Controversial all-female Rumba, taking selfies amidst the Californian fires, & animated punk-angst. Vids to bench-test your soul

Time for some imaginative refresh, by means of digital culture’s cornucopia of options… As Micheal Caine didn’t quite say: we need to blow the bloody doors of perception off, sometimes…

Above (courtesy of Aeon’s curation) is a short but resonant documentary titled Uproar, about female-led rumba music in Cuba. From Aeon below:

Emerging from the poor districts of Havana and Matanzas in the 19th century, today rumba is one of Cuba’s most popular art forms. Influenced by African and Spanish traditions of music and dance, its distinctive, syncopated sound requires masterful musicianship and fierce passion from its performers. But, despite being born of marginalisation and oppression, modern Cuban rumba culture is, in many ways, still deeply conservative. Indeed, some of its most prominent practitioners view it as unladylike, even borderline blasphemous, for women to drum in rumba bands.

In Uproar, the London-based filmmaker Moe Najati profiles Rumba Morena, a controversial all-female rumba group shaking up Cuba’s music scene. A collection of talented, self-taught women, Rumba Morena is out to prove that drumming skills and femininity aren’t mutually exclusive. With the expressive sounds and vivid hues of Havana’s streets shaping the scenes, Uproar uses rumba as a jumping off point for a broader exploration of Cuban society and culture – in all its many complexities and contradictions.

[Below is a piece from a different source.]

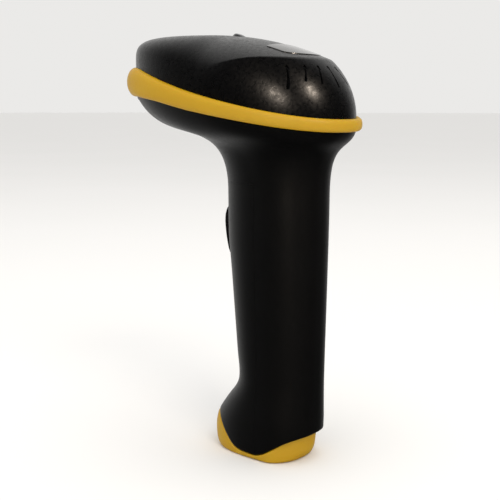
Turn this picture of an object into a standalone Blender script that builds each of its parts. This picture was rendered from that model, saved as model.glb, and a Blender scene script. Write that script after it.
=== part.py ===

From Vimeo’s curator blog:

Reality is stranger than fiction, but in the case of recent California wildfires, reality is closer to horror. According to the LA Times, the region has seen record breaking fires with eight of the 10 largest fires in history burning just in the last decade. 

When filmmaker Quinn Else decided to capture the fires as research for a horror film, he discovered something unexpected — next to news teams and firefighters, everyday people pulled out their phones, stood eerily close to the destruction, and hit record. 

Filmed between 2017 and 2020, this week’s haunting Staff Pick Premiere “Fire Season,” observes how technology alters our perception of the natural world. As if framing the events through their screens offers a sense of control in an otherwise uncontrollable situation, the bystander’s calm nonchalance stands in striking contrast to their surroundings.

The film is cleverly narrated by a robotic smartphone voiceover which adds yet another layer into the already bizarre situation while proving basic facts about the fires. 

As California braces for another potentially disastrous wildfire season, “Fire Season” is a striking reminder of how easily fear and awe are filtered into clickbait content and passive acceptance becomes normalized. 

From Creative Review:

Coming in at over eight minutes long, the video for the song Pamphlets, by Squid, explores “the feeling of being unfit, unlovable, not compatible and the manic anxiety and stress that this results in,” according to Djafari

The video centres on a character who struggles to engage with the world he sees going past his window. “I wanted to explore a state of mind that I have found myself in many times, of fearing to go outside and being confronted with everything that one cannot love about themselves,” says Djafari.

The director depicts the character’s suffering through beautiful and compelling design and animation, which amply articulate his pain. Says Djafari: “This is a video that relates to my own experiences as well as it is a solidarisation with everyone that has been made to feel this way.”